In Competition No. 3075 you were invited to submit poems by Donald Trump.
The Beautiful Poetry of Donald Trump, which is the brainchild of Rob Sears, represents the fruits of Mr Sears’s efforts to find evidence of the President’s sensitive, poetic side in his tweets and transcripts. The verses in the book are stitched together from Trump’s own words, and promise to reveal ‘a hitherto hidden Donald, who may surprise and delight both students and critics alike’.
There were some excellent candidates for volume two in an entry in which haikus were especially popular —‘Terrible! Just found/Obama had my wires tapped./-McCarthyism!’ (John O’Byrne) — and which saw our poet-President draw widely on influences from Robert Frost and Walt Whitman to Elizabeth Barrett Browning and Joyce Kilmer (A.R. Duncan Jones: ‘I think that I shall never see/ A poem lovelier than Me’). And there was a spot of Longfellow too. Here’s Joe Houlihan:
By the door of Mar-a-Lago,
By his busty model daughter,
With the sun to keep his wig warm,
With the bien pensants all moaning,
MagaWatha bloviated…
The winners earn £30 each. Bill Greenwell takes £35.

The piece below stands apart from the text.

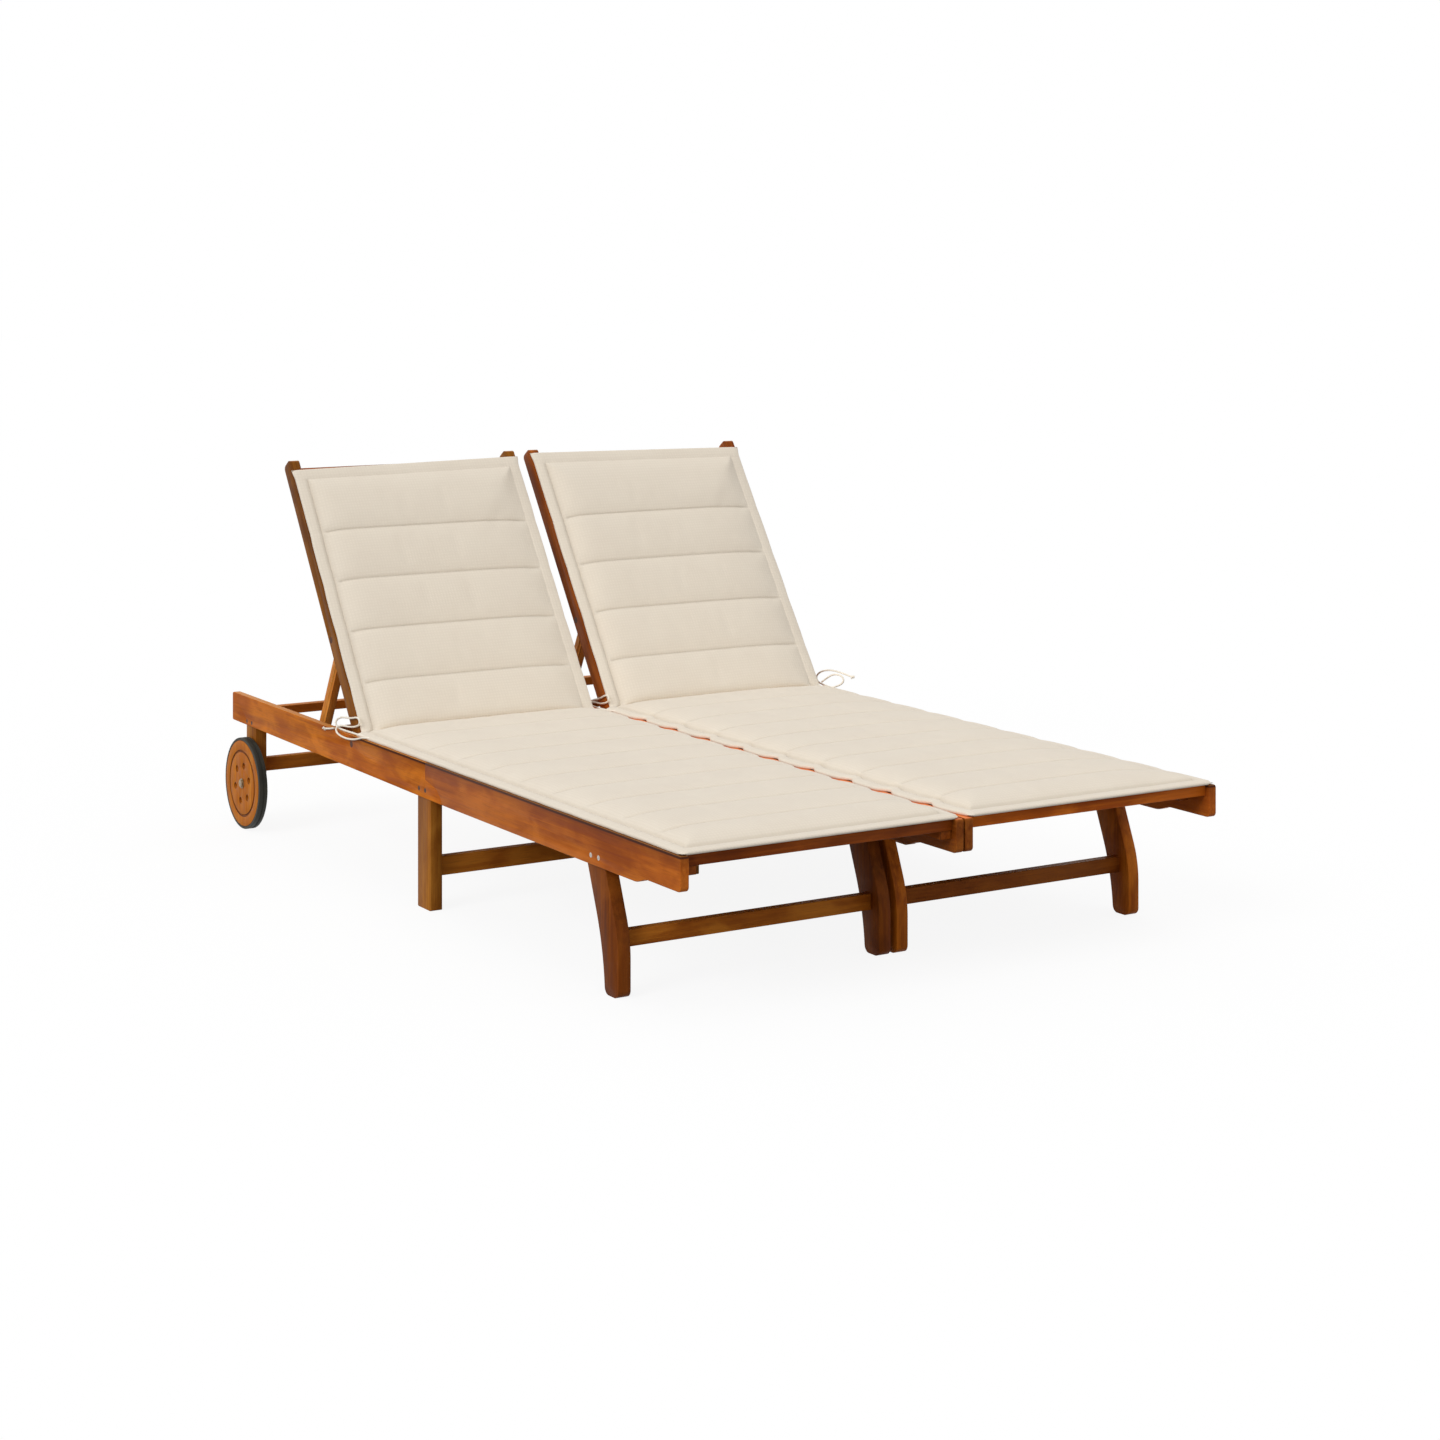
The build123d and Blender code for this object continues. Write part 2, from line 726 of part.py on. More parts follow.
# Bolts that carry the prop's arms on the stiles
pivot_y, pivot_z = prop_pivot(0)
for side_name, side in sides.items():
    with BuildPart() as prop_bolts:
        for end in ends.values():
            steps = (
                (stile_outer - bolt_head_depth, stile_outer, bolt_head_radius),
                (prop_inner - nut_play, stile_outer, bolt_radius),
                (stile_inner - collar_thickness, stile_inner, collar_radius),
                (prop_inner - nut_play - nut_height, prop_inner - nut_play, nut_radius),
            )
            add([cross_pin(side, end, pivot_y, pivot_z, near, far, radius) for near, far, radius in steps])
    prop_bolts.part.label = f"{side_name}_prop_bolts"
    export_step(prop_bolts.part, f"parts/{prop_bolts.part.label}.step")

# Cushions: a flat border round a quilted panel that swells between sewn channels and is
# drawn in at their ends. Each is one length folded at the backrest's hinge, so its seat
# and its back are separate pieces that meet at the fold.


def cushion(base, length, width, channels, draw, fold):
    """A cushion on a plane whose own y runs from the fold to the far end and z out of the cushion."""
    reach = width / 2
    panel_end = length - pad_border
    seams = [place for place in channels if place < panel_end - pad_border]
    across_plane = Plane(origin=base.origin, x_dir=base.x_dir, z_dir=-base.y_dir)
    along_plane = Plane(origin=base.origin, x_dir=base.y_dir, z_dir=base.x_dir)
    seam_height = pad_edge - pad_seam_drop
    inner = reach - pad_border
    shoulder = inner - pad_shoulder_run
    with BuildPart() as pad:
        with BuildSketch(base) as plan:
            with BuildLine():
                edge_places = [0, *seams, length]
                for way in (-1, 1):
                    for near, far in zip(edge_places, edge_places[1:]):
                        ThreePointArc(
                            (way * (reach - draw), near),
                            (way * reach, (near + far) / 2),
                            (way * (reach - draw), far),
                        )
                Line((draw - reach, 0), (reach - draw, 0))
                Line((draw - reach, length), (reach - draw, length))
            make_face()
            fillet(plan.vertices().group_by(Axis.Y)[-1], pad_corner)
        extrude(amount=pad_thickness + pad_crown)
        with BuildSketch(across_plane):
            with BuildLine():
                for way in (-1, 1):
                    outer = way * (reach - pad_edge_round)
                    Line((0, 0), (outer, 0))
                    nose = way * (reach + pad_edge_trim)
                    ThreePointArc((outer, 0), (nose, pad_edge / 2), (outer, pad_edge))
                    Line((outer, pad_edge), (way * inner, seam_height))
                    mid = (way * (inner + shoulder) / 2, (seam_height + 2 * pad_shoulder) / 3)
                    ThreePointArc((way * inner, seam_height), mid, (way * shoulder, pad_shoulder))
                crown = (0, pad_thickness + pad_crown)
                ThreePointArc((-shoulder, pad_shoulder), crown, (shoulder, pad_shoulder))
            make_face()
        extrude(amount=-length, mode=Mode.INTERSECT)
        with BuildSketch(along_plane):
            with BuildLine():
                Line((0, 0), (length - pad_edge_round, 0))
                ThreePointArc(
                    (length - pad_edge_round, 0),
                    (length, pad_edge / 2),
                    (length - pad_edge_round, pad_edge),
                )
                Line((length - pad_edge_round, pad_edge), (panel_end, seam_height))
                heights = [fold, *[pad_channel] * len(seams), seam_height]
                places = [0, *seams, panel_end]
                for number in range(len(places) - 1):
                    near, far = places[number], places[number + 1]
                    low = (near, heights[number])
                    high = (far, heights[number + 1])
                    ThreePointArc(low, ((near + far) / 2, pad_thickness), high)
                Line((0, fold), (0, 0))
            make_face()
        extrude(amount=reach, both=True, mode=Mode.INTERSECT)
    return pad.part


pad_plane_rise = back_front + pad_lift
fold_y = hinge_y + back_pad_start * back_cos - (pad_plane_rise + back_pad_crease) * back_sin - crease_gap
seat_pad_length = fold_y - foot_end - seat_pad_foot_gap
back_count = int(back_pad_length / back_pad_pitch)
back_channels = [number * back_pad_pitch - back_pad_start for number in range(1, back_count)]
seat_count = int(seat_pad_length / seat_pad_pitch)
seat_channels = [number * seat_pad_pitch for number in range(1, seat_count + 1)]
for side_name, side in sides.items():
    with BuildPart() as seat_pad:
        seat_origin = (side * lounger_middle, fold_y, rail_top + pad_lift)
        base = Plane(origin=seat_origin, x_dir=(-1, 0, 0), z_dir=(0, 0, 1))
        add(cushion(base, seat_pad_length, seat_pad_width, seat_channels, seat_pad_draw, seat_pad_crease))
    seat_pad.part.label = f"{side_name}_seat_pad"
    export_step(seat_pad.part, f"parts/{seat_pad.part.label}.step")
    with BuildPart() as back_pad:
        start_y = hinge_y + back_pad_start * back_cos - pad_plane_rise * back_sin
        start_z = hinge_z + back_pad_start * back_sin + pad_plane_rise * back_cos
        back_origin = (side * lounger_middle, start_y, start_z)
        base = Plane(origin=back_origin, x_dir=(1, 0, 0), z_dir=(0, -back_sin, back_cos))
        pad_reach = back_pad_length - back_pad_start
        add(cushion(base, pad_reach, back_pad_width, back_channels, back_pad_draw, back_pad_crease))
    back_pad.part.label = f"{side_name}_back_pad"
    export_step(back_pad.part, f"parts/{back_pad.part.label}.step")

# Ties sewn to the cushions' edges beside the fold, each a bow's loop and a loose tail.
# The points are the cords' routes as seen in the photograph.
tie_routes = {
    "left_outer_tie": (
        (
            (-586, 290, 297),
            (-587.5, 332, 296.5),
            (-589, 370, 296.4),
            (-590, 400, 296.5),
            (-590, 424, 299),
            (-586, 437, 307),
            (-581, 428, 316),
            (-578.5, 404, 319.5),
            (-577.6, 374, 321.5),
            (-577.6, 347, 328),
            (-577.6, 334, 325.5),
            (-577.6, 332, 315),
            (-578, 348, 308),
            (-581, 372, 304),
            (-587, 392, 304.5),
            (-593, 406, 303),
            (-597.5, 411, 295),
            (-598, 398, 287),
            (-598, 364, 284),
            (-597, 326, 286),
            (-596, 298, 292),
            (-593, 280, 297.5),
            (-586, 264, 297),
        ),
        ((-594.4, 426, 295), (-594.5, 450, 289.5), (-594.5, 476, 287)),
    ),
    "right_inner_tie": (
        (
            (8, 285, 297),
            (1, 308, 296.5),
            (-1, 345, 296.3),
            (0, 376, 296.5),
            (4, 396, 297),
            (10, 406, 300.5),
            (16, 396, 306),
            (17.4, 374, 311),
            (17.4, 348, 322.5),
            (17.4, 335, 323.5),
            (17.4, 329, 314.5),
            (17, 342, 306.5),
            (15, 366, 301.5),
            (8, 384, 304),
            (-3, 400, 301),
            (-7, 424, 296.4),
        ),
    ),
    "right_outer_tie": (
        (
            (586, 283, 297),
            (591, 318, 296.6),
            (594, 354, 297.5),
            (598, 380, 301),
            (601, 389, 311),
            (604, 376, 323),
            (606, 346, 331),
            (608, 306, 332),
            (611, 254, 326),
        ),
        (
            (586, 300, 298),
            (599, 299, 300),
            (606, 288, 307),
            (607, 283, 317),
            (606, 294, 325.5),
            (602, 318, 325),
            (598, 340, 314),
            (592, 352, 303),
        ),
    ),
}


def bend_radii(points):
    """The largest radius that each corner's two runs allow, as a share of the shorter run."""
    radii = []
    for before, corner, after in zip(points, points[1:], points[2:]):
        first = Vector(*corner) - Vector(*before)
        second = Vector(*after) - Vector(*corner)
        half_turn = radians(first.get_angle(second)) / 2
        radii.append(tie_bend_share * min(first.length, second.length) * cos(half_turn) / sin(half_turn))
    return radii


for tie_name, cords in tie_routes.items():
    with BuildPart() as tie:
        for points in cords:
            radii = bend_radii(points)
            with BuildPart(mode=Mode.PRIVATE) as cord:
                with BuildLine() as route:
                    FilletPolyline(*points, radius=radii)
                with BuildSketch(Plane(origin=route.wire() @ 0, z_dir=route.wire() % 0)):
                    RegularPolygon(tie_diameter / 2, tie_sides)
                sweep()
            add(cord.part)
            length = route.wire().length
            print(tie_name, "length", round(length, 1), "radii", [round(radius, 1) for radius in radii])
            print(tie_name, "volume share", round(cord.part.volume / length / tie_diameter**2, 3))
    tie.part.label = tie_name
    export_step(tie.part, f"parts/{tie_name}.step")
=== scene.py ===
import math

import bpy
import numpy as np
from mathutils import Matrix, Vector, noise


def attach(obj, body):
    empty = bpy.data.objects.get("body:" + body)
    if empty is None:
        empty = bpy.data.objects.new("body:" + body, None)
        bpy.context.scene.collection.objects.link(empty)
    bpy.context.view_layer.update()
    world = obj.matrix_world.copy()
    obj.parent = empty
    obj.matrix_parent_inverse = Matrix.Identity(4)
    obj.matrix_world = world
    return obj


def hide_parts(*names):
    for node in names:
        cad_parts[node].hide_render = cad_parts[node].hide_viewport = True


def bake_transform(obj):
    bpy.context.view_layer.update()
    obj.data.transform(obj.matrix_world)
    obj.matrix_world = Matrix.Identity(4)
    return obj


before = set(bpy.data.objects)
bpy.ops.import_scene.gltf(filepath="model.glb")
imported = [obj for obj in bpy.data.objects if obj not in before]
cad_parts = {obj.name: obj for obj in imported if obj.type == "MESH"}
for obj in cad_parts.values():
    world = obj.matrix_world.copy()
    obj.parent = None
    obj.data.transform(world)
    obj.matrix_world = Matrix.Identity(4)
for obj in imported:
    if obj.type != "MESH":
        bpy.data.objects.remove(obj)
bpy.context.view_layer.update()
bpy.context.scene.view_settings.view_transform = "Standard"

# Places shared with the frame, in metres
MIDDLE = 0.297
HINGE_Y, HINGE_Z = 0.342, 0.274
BACK_ANGLE = math.radians(55.2)
PROP_ANGLE = math.radians(62.4)
PAD_RISE = 0.0183
RAIL_TOP = 0.292
SIDES = {"left": -1, "right": 1}


def srgb(colour):
    """0 to 255 display values as the linear values that a shader takes."""
    found = []
    for value in colour:
        c = value / 255
        found.append(c / 12.92 if c <= 0.04045 else ((c + 0.055) / 1.055) ** 2.4)
    return (*found, 1.0)


# Camera and stage. The camera's numbers were solved from the photograph's straight edges.
WHITE = (1.0, 1.0, 1.0, 1.0)
FLOOR_GREY = (0.3, 0.3, 0.3, 1.0)
FLOOR_WHITE = (1.08, 1.08, 1.08, 1.0)
FLOOR_EVENNESS = 0.90
FLOOR_SIZE, FLOOR_DROP = 60, 0.0005
WORLD_LIGHT = 0.6
# name, way towards it, strength, and how many degrees it spreads over
LAMPS = (
    ("key", (-0.80, -0.22, 0.56), 1.2, 30),
    ("top", (0.10, -0.25, 0.96), 0.35, 45),
    ("front", (0.12, -0.97, 0.22), 0.11, 50),
)


def make_camera():
    data = bpy.data.cameras.new("camera")
    data.sensor_width = 36
    data.lens = 70.546
    data.shift_x = -0.0003
    data.shift_y = -0.33976
    data.clip_end = 60
    camera = bpy.data.objects.new("camera", data)
    camera.location = (-3.01688, -5.07431, 1.34445)
    camera.rotation_euler = (math.radians(90), 0, math.radians(-31.57))
    bpy.context.collection.objects.link(camera)
    bpy.context.scene.camera = camera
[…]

Two roads, believe me, I must tell you, sincerely,
Only a loser would travel both of them really:
That would be frankly stupid, with stupid vision,
That was not a huge, not a huge decision.
I mean, they were practically the same,
Same as each other, different only in name:
A lot of people told me, you know, turn back.
But basically they were both the same track.
Both of them had phenomenal leaves, so nice,
Which by the way were not black, no dice:
What clowns would even think to return —
Only major major phonies, not my concern.
Very scary. I will tell you, in my second term,
About two vast ways, as my people confirm,
Diverging, in some sad, pathetic wood.